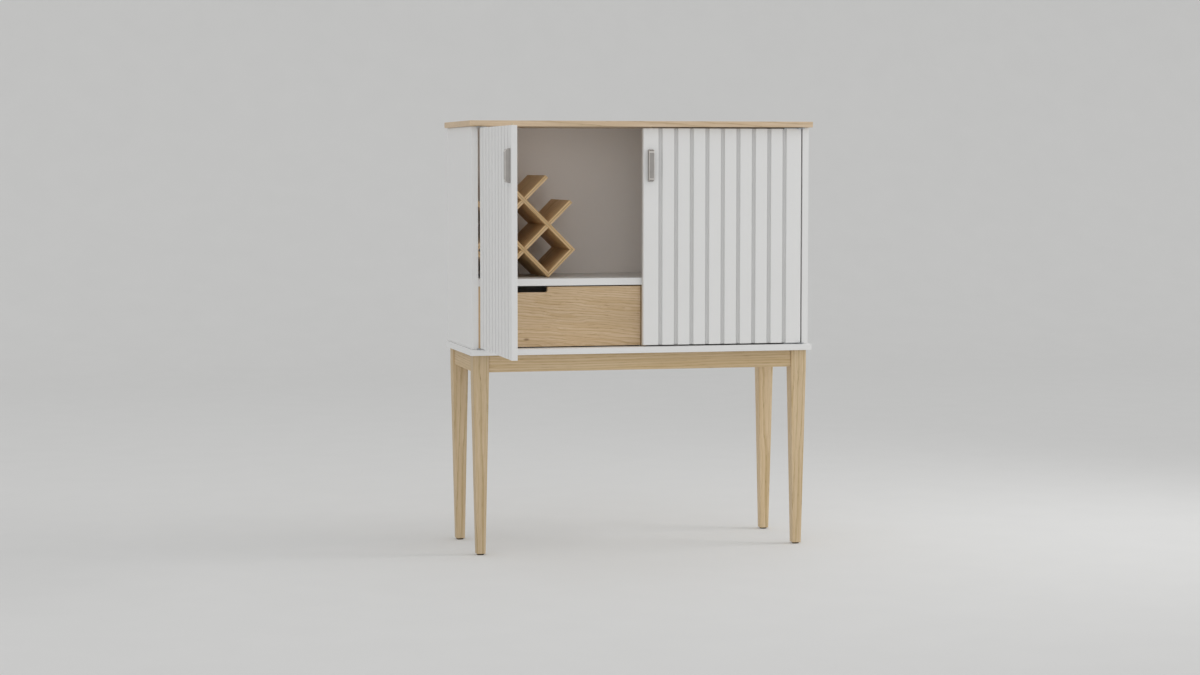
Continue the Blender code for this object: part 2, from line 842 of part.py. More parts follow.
clear_scene()
parts = new_collection("bar_cabinet")
cutters = new_collection("cutters")
body = add_empty("cabinet_body", (0.0, -rest_middle, 0.0), None)
top_board, bottom_board = add_carcass()
add_base()
for door_name, door_side in (("left", -1), ("right", 1)):
    add_door(door_name, door_side)
    add_pivot_plate(door_name + "_top_pivot_plate", door_side, top_board, -1)
    add_pivot_plate(door_name + "_bottom_pivot_plate", door_side, bottom_board, 1)
    add_strike(door_name, door_side, top_board)
add_drawer()
add_rack()
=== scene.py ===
import json
import math

import bmesh
import bpy
from mathutils import Matrix, Vector


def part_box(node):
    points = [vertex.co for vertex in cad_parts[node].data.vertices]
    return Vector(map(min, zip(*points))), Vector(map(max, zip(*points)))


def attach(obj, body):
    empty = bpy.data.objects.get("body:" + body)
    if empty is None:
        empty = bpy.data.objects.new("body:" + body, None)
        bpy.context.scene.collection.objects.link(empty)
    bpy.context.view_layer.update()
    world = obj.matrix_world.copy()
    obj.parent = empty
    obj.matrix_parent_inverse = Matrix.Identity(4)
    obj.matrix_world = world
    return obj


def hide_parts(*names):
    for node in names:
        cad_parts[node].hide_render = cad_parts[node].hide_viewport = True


# A white bar cabinet with oak legs, an oak top, a wine rack and a drawer. The CAD gives every
# place and size in metres. The doors face -Y. At rest the left door stands open.

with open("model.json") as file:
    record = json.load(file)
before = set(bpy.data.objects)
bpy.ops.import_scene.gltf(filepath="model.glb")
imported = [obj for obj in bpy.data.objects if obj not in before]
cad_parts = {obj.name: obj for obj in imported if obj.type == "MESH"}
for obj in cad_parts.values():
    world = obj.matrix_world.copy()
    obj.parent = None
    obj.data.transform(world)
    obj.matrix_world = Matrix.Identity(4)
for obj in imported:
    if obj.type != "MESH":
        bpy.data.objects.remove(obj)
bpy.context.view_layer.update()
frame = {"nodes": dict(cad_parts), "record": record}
cadNodes = frame["nodes"]
cadBodies = frame["record"]["behaviour"]["bodies"]
nodeBody = {node: body for body, held in cadBodies.items() for node in held}
nodeSlot = {row["node"]: row["material_slot"] for row in frame["record"]["subparts"]}
print("cabinet loaded:", len(cadNodes), "pieces")


# Camera, taken from the photograph's own perspective
cameraLook = {
    "place": (-1.8344, -6.9114, 1.0962),
    "tiltDown": 3.88,  # degrees
    "turnRight": 13.797,  # degrees
    "lens": 76.26,  # mm
    "sensor": 36,  # mm across the picture
}


def addCamera(look):
    bpy.ops.object.camera_add(
        location=look["place"],
        rotation=(math.radians(90 - look["tiltDown"]), 0, math.radians(-look["turnRight"])),
    )
    camera = bpy.context.object
    camera.name = "photographView"
    camera.data.sensor_fit = "HORIZONTAL"
    camera.data.sensor_width = look["sensor"]
    camera.data.lens = look["lens"]
    bpy.context.scene.camera = camera


# Helpers for materials
mixColours = {"data_type": "RGBA"}
softStep = {"interpolation_type": "SMOOTHSTEP"}
ownAxes = {"vector_type": "TEXTURE"}  # brings a pattern to a piece's own place and turn
commonNoise = {"From Min": 0.3, "From Max": 0.7}  # nearly all of a noise lies between these


def colour(hexCode):
    # an sRGB hex value turned to the linear colour that the shader wants
    parts = [int(hexCode[start : start + 2], 16) / 255 for start in (1, 3, 5)]
    linear = [part / 12.92 if part <= 0.04045 else ((part + 0.055) / 1.055) ** 2.4 for part in parts]
    return (*linear, 1.0)


def feed(tree, node, links):
    # links holds, for each input of the node, the output that goes to it
    for socket, source in links.items():
        tree.links.new(source, node.inputs[socket])


def addNode(tree, kind, settings=None, values=None, links=None):
    node = tree.nodes.new(kind)
    for name, value in (settings or {}).items():
        setattr(node, name, value)
    for socket, value in (values or {}).items():
        node.inputs[socket].default_value = value
    feed(tree, node, links or {})
    return node


def newMaterial(name):
    material = bpy.data.materials.new(name)
    material.use_nodes = True
    return material, material.node_tree, material.node_tree.nodes["Principled BSDF"]


def finish(thing, material):
    thing.data.materials.clear()
    thing.data.materials.append(material)


# Oak, sawn and sanded, with a matt clear lacquer: growth rings that a flat face cuts into
# arches and a narrow face into stripes, long open pores, and slow changes of tone.
oakLook = {
    "light": "#D8BE9D",
    "tan": "#C8AA80",
    "dark": "#B29361",
    "pore": "#947447",
    "knot": "#7D5B35",
    "ringWidth": 7.0,  # mm between growth rings
    "denseShare": 0.62,  # of each ring, the rest is its porous band
    "sideLean": 0.3,  # share of a tree's lean that it also has sideways
    "ringStrength": 0.55,
    "sway": 9.0,  # mm that the rings wander
    "swayWaves": (2.2, 14.0),  # in a metre along and across the grain, as in the next three
    "poreWaves": (1000 / 38, 1000 / 1.1),  # real pores are 0.3 mm wide and would not show
    "streakWaves": (3.0, 1000 / 4.5),
    "patchWaves": (1.6, 7.0),
    "poreStrength": (0.25, 0.6),  # everywhere, and added in the porous band
    "patchShade": (0.93, 1.05),  # darkest and lightest patch
    "plyShade": 0.72,  # of an inner ply, beside the faces
    "plyBlur": 0.3,  # share of the ply's half width over which it fades
    "knotSize": (24.0, 60.0, 10.0),  # mm long, deep enough to pass through the board, and high
    "knotStrength": 0.75,
    "roughness": 0.52,
    "poreRoughness": 0.72,
}
waveSpacing = 2 * math.pi / 20  # metres between the rings of a wave texture whose scale is 1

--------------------

WHAT THIS TASK INVOLVES. Word for word, write out all of the data above.

EXERCISE RESULT.
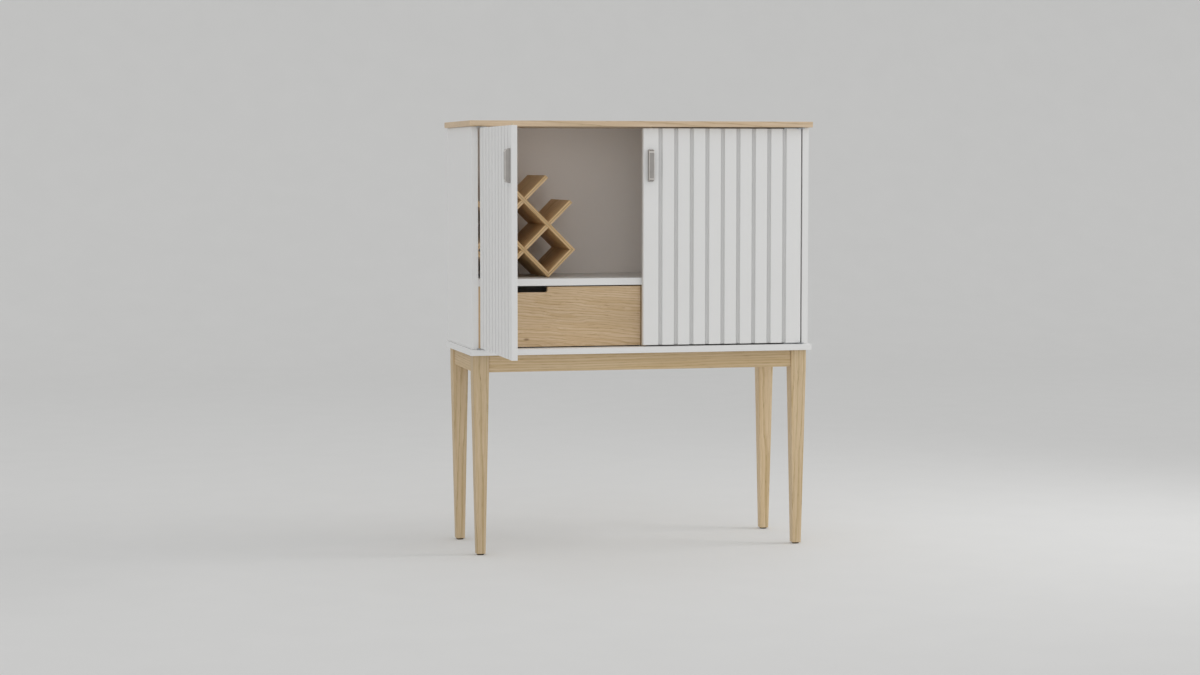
Continue the Blender code for this object: part 2, from line 842 of part.py. More parts follow.
clear_scene()
parts = new_collection("bar_cabinet")
cutters = new_collection("cutters")
body = add_empty("cabinet_body", (0.0, -rest_middle, 0.0), None)
top_board, bottom_board = add_carcass()
add_base()
for door_name, door_side in (("left", -1), ("right", 1)):
    add_door(door_name, door_side)
    add_pivot_plate(door_name + "_top_pivot_plate", door_side, top_board, -1)
    add_pivot_plate(door_name + "_bottom_pivot_plate", door_side, bottom_board, 1)
    add_strike(door_name, door_side, top_board)
add_drawer()
add_rack()
=== scene.py ===
import json
import math

import bmesh
import bpy
from mathutils import Matrix, Vector


def part_box(node):
    points = [vertex.co for vertex in cad_parts[node].data.vertices]
    return Vector(map(min, zip(*points))), Vector(map(max, zip(*points)))


def attach(obj, body):
    empty = bpy.data.objects.get("body:" + body)
    if empty is None:
        empty = bpy.data.objects.new("body:" + body, None)
        bpy.context.scene.collection.objects.link(empty)
    bpy.context.view_layer.update()
    world = obj.matrix_world.copy()
    obj.parent = empty
    obj.matrix_parent_inverse = Matrix.Identity(4)
    obj.matrix_world = world
    return obj


def hide_parts(*names):
    for node in names:
        cad_parts[node].hide_render = cad_parts[node].hide_viewport = True


# A white bar cabinet with oak legs, an oak top, a wine rack and a drawer. The CAD gives every
# place and size in metres. The doors face -Y. At rest the left door stands open.

with open("model.json") as file:
    record = json.load(file)
before = set(bpy.data.objects)
bpy.ops.import_scene.gltf(filepath="model.glb")
imported = [obj for obj in bpy.data.objects if obj not in before]
cad_parts = {obj.name: obj for obj in imported if obj.type == "MESH"}
for obj in cad_parts.values():
    world = obj.matrix_world.copy()
    obj.parent = None
    obj.data.transform(world)
    obj.matrix_world = Matrix.Identity(4)
for obj in imported:
    if obj.type != "MESH":
        bpy.data.objects.remove(obj)
bpy.context.view_layer.update()
frame = {"nodes": dict(cad_parts), "record": record}
cadNodes = frame["nodes"]
cadBodies = frame["record"]["behaviour"]["bodies"]
nodeBody = {node: body for body, held in cadBodies.items() for node in held}
nodeSlot = {row["node"]: row["material_slot"] for row in frame["record"]["subparts"]}
print("cabinet loaded:", len(cadNodes), "pieces")


# Camera, taken from the photograph's own perspective
cameraLook = {
    "place": (-1.8344, -6.9114, 1.0962),
    "tiltDown": 3.88,  # degrees
    "turnRight": 13.797,  # degrees
    "lens": 76.26,  # mm
    "sensor": 36,  # mm across the picture
}


def addCamera(look):
    bpy.ops.object.camera_add(
        location=look["place"],
        rotation=(math.radians(90 - look["tiltDown"]), 0, math.radians(-look["turnRight"])),
    )
    camera = bpy.context.object
    camera.name = "photographView"
    camera.data.sensor_fit = "HORIZONTAL"
    camera.data.sensor_width = look["sensor"]
    camera.data.lens = look["lens"]
    bpy.context.scene.camera = camera


# Helpers for materials
mixColours = {"data_type": "RGBA"}
softStep = {"interpolation_type": "SMOOTHSTEP"}
ownAxes = {"vector_type": "TEXTURE"}  # brings a pattern to a piece's own place and turn
commonNoise = {"From Min": 0.3, "From Max": 0.7}  # nearly all of a noise lies between these


def colour(hexCode):
    # an sRGB hex value turned to the linear colour that the shader wants
    parts = [int(hexCode[start : start + 2], 16) / 255 for start in (1, 3, 5)]
    linear = [part / 12.92 if part <= 0.04045 else ((part + 0.055) / 1.055) ** 2.4 for part in parts]
    return (*linear, 1.0)


def feed(tree, node, links):
    # links holds, for each input of the node, the output that goes to it
    for socket, source in links.items():
        tree.links.new(source, node.inputs[socket])


def addNode(tree, kind, settings=None, values=None, links=None):
    node = tree.nodes.new(kind)
    for name, value in (settings or {}).items():
        setattr(node, name, value)
    for socket, value in (values or {}).items():
        node.inputs[socket].default_value = value
    feed(tree, node, links or {})
    return node


def newMaterial(name):
    material = bpy.data.materials.new(name)
    material.use_nodes = True
    return material, material.node_tree, material.node_tree.nodes["Principled BSDF"]


def finish(thing, material):
    thing.data.materials.clear()
    thing.data.materials.append(material)


# Oak, sawn and sanded, with a matt clear lacquer: growth rings that a flat face cuts into
# arches and a narrow face into stripes, long open pores, and slow changes of tone.
oakLook = {
    "light": "#D8BE9D",
    "tan": "#C8AA80",
    "dark": "#B29361",
    "pore": "#947447",
    "knot": "#7D5B35",
    "ringWidth": 7.0,  # mm between growth rings
    "denseShare": 0.62,  # of each ring, the rest is its porous band
    "sideLean": 0.3,  # share of a tree's lean that it also has sideways
    "ringStrength": 0.55,
    "sway": 9.0,  # mm that the rings wander
    "swayWaves": (2.2, 14.0),  # in a metre along and across the grain, as in the next three
    "poreWaves": (1000 / 38, 1000 / 1.1),  # real pores are 0.3 mm wide and would not show
    "streakWaves": (3.0, 1000 / 4.5),
    "patchWaves": (1.6, 7.0),
    "poreStrength": (0.25, 0.6),  # everywhere, and added in the porous band
    "patchShade": (0.93, 1.05),  # darkest and lightest patch
    "plyShade": 0.72,  # of an inner ply, beside the faces
    "plyBlur": 0.3,  # share of the ply's half width over which it fades
    "knotSize": (24.0, 60.0, 10.0),  # mm long, deep enough to pass through the board, and high
    "knotStrength": 0.75,
    "roughness": 0.52,
    "poreRoughness": 0.72,
}
waveSpacing = 2 * math.pi / 20  # metres between the rings of a wave texture whose scale is 1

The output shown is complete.